■ **Problem to solve**:
In the listing below, locate the line that contains "last = station_at(frame, far" and the line that contains "for node in". Restate word for word those two lines and every line between them, and nothing else.

■ **Provided material**:
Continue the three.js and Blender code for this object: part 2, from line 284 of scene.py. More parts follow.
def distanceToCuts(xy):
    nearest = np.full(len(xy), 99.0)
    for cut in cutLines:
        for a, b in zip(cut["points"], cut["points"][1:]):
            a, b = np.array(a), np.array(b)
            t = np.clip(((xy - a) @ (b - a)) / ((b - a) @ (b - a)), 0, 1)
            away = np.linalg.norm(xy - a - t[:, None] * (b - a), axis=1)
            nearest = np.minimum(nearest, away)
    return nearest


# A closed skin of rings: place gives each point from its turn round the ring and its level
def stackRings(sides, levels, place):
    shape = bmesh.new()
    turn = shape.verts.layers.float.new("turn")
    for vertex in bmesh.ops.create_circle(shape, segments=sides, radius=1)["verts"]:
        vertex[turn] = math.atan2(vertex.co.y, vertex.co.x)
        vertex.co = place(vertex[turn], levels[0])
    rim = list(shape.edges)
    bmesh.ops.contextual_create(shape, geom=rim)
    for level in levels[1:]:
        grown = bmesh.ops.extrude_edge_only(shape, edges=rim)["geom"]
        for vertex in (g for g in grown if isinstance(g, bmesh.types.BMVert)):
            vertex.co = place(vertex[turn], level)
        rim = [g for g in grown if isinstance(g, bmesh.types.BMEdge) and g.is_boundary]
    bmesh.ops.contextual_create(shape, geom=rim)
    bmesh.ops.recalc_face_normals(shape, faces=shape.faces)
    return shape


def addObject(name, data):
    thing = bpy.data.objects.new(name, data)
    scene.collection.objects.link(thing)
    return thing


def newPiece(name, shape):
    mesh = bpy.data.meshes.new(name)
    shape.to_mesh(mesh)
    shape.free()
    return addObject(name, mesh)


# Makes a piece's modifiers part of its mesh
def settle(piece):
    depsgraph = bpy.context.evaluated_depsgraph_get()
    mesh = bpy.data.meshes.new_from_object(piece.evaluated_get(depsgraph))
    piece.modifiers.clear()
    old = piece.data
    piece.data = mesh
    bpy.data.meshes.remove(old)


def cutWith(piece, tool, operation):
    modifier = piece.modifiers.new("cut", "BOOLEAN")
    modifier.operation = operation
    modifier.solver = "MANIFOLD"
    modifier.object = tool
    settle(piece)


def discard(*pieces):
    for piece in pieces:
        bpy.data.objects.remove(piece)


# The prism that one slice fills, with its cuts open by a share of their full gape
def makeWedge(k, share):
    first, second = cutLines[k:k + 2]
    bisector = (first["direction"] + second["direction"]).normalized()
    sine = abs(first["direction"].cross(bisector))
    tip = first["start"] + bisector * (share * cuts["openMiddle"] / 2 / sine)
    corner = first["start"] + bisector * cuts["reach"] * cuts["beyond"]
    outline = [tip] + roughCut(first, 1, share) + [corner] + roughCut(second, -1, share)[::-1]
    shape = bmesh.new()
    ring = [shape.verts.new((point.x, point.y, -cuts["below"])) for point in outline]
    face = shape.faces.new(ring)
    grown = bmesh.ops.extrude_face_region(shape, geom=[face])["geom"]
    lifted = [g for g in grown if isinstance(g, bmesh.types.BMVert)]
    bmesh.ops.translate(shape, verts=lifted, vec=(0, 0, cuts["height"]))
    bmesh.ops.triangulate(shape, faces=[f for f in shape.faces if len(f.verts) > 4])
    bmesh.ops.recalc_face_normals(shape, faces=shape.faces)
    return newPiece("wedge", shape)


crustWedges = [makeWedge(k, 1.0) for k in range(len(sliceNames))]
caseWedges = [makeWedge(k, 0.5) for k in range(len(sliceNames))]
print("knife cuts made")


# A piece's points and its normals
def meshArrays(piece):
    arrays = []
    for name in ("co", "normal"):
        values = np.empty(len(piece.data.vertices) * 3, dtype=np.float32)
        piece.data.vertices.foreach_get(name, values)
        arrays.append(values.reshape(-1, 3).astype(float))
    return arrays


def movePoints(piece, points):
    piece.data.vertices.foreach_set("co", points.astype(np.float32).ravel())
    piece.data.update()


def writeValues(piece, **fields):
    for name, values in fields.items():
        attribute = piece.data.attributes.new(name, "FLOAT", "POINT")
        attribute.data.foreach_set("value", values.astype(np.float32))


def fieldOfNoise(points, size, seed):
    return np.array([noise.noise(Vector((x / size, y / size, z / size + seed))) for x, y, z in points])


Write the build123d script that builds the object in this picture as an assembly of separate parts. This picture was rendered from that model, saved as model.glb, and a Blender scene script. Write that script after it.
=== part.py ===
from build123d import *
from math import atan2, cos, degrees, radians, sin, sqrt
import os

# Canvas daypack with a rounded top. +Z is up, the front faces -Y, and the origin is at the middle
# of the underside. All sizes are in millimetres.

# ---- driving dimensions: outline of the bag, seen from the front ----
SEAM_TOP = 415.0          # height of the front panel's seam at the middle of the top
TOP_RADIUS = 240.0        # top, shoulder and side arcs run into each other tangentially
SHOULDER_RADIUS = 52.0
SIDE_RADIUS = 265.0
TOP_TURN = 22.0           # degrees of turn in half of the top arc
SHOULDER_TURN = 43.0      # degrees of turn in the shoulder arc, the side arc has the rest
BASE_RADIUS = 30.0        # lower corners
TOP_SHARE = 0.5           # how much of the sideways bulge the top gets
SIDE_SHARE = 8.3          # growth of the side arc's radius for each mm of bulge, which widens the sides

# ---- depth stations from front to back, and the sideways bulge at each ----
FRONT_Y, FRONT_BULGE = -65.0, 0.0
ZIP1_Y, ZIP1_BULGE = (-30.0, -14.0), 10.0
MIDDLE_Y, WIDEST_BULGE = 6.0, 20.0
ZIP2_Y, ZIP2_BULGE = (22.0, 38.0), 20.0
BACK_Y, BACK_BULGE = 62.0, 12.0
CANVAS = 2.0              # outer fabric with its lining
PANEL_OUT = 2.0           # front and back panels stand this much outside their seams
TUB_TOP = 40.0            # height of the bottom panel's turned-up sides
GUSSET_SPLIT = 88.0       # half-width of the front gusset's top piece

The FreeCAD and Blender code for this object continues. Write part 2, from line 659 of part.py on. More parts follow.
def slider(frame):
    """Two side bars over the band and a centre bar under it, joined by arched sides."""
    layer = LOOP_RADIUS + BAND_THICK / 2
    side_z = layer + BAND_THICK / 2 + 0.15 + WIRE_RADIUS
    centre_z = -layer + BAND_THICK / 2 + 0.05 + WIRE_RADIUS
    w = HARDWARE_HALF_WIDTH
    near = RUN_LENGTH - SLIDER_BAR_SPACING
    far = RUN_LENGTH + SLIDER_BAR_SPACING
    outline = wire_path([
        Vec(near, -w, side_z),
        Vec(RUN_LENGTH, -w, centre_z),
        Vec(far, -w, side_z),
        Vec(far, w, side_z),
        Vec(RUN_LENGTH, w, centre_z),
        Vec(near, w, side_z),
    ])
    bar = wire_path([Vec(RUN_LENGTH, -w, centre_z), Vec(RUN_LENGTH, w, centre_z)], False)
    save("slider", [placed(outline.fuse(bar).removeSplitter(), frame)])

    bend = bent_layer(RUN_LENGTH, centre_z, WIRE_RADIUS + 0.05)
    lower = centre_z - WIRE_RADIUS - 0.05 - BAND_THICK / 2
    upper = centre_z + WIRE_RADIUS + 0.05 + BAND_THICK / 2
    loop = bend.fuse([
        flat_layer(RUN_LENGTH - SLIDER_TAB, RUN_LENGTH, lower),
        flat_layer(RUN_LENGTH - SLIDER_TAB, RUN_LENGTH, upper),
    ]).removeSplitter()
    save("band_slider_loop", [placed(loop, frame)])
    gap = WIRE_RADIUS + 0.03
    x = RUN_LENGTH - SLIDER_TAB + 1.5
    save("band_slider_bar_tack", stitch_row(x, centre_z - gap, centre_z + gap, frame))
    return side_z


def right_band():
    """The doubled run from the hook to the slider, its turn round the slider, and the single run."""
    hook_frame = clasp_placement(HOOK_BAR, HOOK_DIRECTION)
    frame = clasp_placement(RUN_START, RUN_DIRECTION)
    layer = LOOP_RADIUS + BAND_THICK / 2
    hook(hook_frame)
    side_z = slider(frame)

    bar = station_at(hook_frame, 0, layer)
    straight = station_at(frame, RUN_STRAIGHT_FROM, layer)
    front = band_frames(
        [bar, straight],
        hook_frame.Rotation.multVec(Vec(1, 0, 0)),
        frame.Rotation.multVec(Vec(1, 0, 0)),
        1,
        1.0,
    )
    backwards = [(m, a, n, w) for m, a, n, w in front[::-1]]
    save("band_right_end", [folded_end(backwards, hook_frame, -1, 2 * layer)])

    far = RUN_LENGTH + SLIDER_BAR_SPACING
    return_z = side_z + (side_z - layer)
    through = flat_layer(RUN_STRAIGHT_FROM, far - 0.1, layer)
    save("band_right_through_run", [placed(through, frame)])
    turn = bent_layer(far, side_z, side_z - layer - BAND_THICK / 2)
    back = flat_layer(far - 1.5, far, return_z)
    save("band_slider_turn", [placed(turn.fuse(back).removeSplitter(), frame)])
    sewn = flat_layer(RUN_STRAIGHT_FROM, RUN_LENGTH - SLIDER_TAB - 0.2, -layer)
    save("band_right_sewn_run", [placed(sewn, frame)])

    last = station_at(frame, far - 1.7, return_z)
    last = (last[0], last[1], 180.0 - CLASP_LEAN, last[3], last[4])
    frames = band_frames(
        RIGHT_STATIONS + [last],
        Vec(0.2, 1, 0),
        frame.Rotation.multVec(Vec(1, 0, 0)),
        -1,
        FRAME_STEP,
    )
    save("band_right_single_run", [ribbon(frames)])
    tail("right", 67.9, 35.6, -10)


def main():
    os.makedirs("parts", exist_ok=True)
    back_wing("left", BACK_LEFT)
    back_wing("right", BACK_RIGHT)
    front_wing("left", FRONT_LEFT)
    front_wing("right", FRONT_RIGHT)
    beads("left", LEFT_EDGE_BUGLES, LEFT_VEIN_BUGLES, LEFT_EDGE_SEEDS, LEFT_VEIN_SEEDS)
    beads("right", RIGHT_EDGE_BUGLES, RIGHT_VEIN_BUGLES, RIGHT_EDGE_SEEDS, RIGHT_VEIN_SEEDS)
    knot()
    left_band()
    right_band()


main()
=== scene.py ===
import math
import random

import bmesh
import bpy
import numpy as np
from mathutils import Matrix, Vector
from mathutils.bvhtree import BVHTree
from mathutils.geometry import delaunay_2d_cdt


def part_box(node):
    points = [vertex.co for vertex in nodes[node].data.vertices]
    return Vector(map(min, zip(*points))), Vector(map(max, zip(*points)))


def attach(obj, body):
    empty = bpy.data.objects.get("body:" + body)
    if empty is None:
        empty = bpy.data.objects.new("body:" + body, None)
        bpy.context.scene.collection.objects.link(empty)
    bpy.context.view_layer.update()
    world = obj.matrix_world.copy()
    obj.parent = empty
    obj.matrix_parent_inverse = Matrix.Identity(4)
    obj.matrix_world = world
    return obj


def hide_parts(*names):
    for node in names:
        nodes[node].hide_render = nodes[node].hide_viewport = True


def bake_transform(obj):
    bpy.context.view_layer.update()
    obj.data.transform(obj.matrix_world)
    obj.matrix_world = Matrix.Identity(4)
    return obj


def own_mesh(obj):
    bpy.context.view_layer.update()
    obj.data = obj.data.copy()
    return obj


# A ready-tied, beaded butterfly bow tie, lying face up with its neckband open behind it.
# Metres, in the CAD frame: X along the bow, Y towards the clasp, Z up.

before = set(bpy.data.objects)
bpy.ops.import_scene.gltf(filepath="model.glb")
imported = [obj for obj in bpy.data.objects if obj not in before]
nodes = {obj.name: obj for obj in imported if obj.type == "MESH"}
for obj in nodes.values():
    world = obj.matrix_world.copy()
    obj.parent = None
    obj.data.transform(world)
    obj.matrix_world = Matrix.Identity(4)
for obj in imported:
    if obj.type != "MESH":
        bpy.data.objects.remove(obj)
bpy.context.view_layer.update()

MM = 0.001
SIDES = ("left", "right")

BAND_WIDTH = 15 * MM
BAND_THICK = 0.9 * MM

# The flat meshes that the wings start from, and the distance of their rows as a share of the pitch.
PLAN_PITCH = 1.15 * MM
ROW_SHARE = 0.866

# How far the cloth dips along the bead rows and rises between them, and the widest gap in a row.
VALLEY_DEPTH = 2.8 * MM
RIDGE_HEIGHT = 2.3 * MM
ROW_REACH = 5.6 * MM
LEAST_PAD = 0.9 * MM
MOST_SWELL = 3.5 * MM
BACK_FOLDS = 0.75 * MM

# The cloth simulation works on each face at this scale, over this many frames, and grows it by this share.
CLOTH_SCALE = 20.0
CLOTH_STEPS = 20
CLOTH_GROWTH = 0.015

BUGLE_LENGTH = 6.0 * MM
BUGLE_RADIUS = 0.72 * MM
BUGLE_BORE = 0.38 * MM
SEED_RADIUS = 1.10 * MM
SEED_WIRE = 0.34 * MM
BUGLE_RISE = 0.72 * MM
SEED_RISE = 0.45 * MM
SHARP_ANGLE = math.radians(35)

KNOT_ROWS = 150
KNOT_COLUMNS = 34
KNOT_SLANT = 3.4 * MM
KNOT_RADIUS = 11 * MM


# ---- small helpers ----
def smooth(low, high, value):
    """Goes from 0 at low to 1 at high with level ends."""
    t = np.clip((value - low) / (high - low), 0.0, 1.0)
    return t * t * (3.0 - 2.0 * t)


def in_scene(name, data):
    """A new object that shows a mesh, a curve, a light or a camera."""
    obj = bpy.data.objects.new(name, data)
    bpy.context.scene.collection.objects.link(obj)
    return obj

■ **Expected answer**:
    last = station_at(frame, far - 1.7, return_z)
    last = (last[0], last[1], 180.0 - CLASP_LEAN, last[3], last[4])
    frames = band_frames(
        RIGHT_STATIONS + [last],
        Vec(0.2, 1, 0),
        frame.Rotation.multVec(Vec(1, 0, 0)),
        -1,
        FRAME_STEP,
    )
    save("band_right_single_run", [ribbon(frames)])
    tail("right", 67.9, 35.6, -10)


def main():
    os.makedirs("parts", exist_ok=True)
    back_wing("left", BACK_LEFT)
    back_wing("right", BACK_RIGHT)
    front_wing("left", FRONT_LEFT)
    front_wing("right", FRONT_RIGHT)
    beads("left", LEFT_EDGE_BUGLES, LEFT_VEIN_BUGLES, LEFT_EDGE_SEEDS, LEFT_VEIN_SEEDS)
    beads("right", RIGHT_EDGE_BUGLES, RIGHT_VEIN_BUGLES, RIGHT_EDGE_SEEDS, RIGHT_VEIN_SEEDS)
    knot()
    left_band()
    right_band()


main()
=== scene.py ===
import math
import random

import bmesh
import bpy
import numpy as np
from mathutils import Matrix, Vector
from mathutils.bvhtree import BVHTree
from mathutils.geometry import delaunay_2d_cdt


def part_box(node):
    points = [vertex.co for vertex in nodes[node].data.vertices]
    return Vector(map(min, zip(*points))), Vector(map(max, zip(*points)))


def attach(obj, body):
    empty = bpy.data.objects.get("body:" + body)
    if empty is None:
        empty = bpy.data.objects.new("body:" + body, None)
        bpy.context.scene.collection.objects.link(empty)
    bpy.context.view_layer.update()
    world = obj.matrix_world.copy()
    obj.parent = empty
    obj.matrix_parent_inverse = Matrix.Identity(4)
    obj.matrix_world = world
    return obj


def hide_parts(*names):
    for node in names:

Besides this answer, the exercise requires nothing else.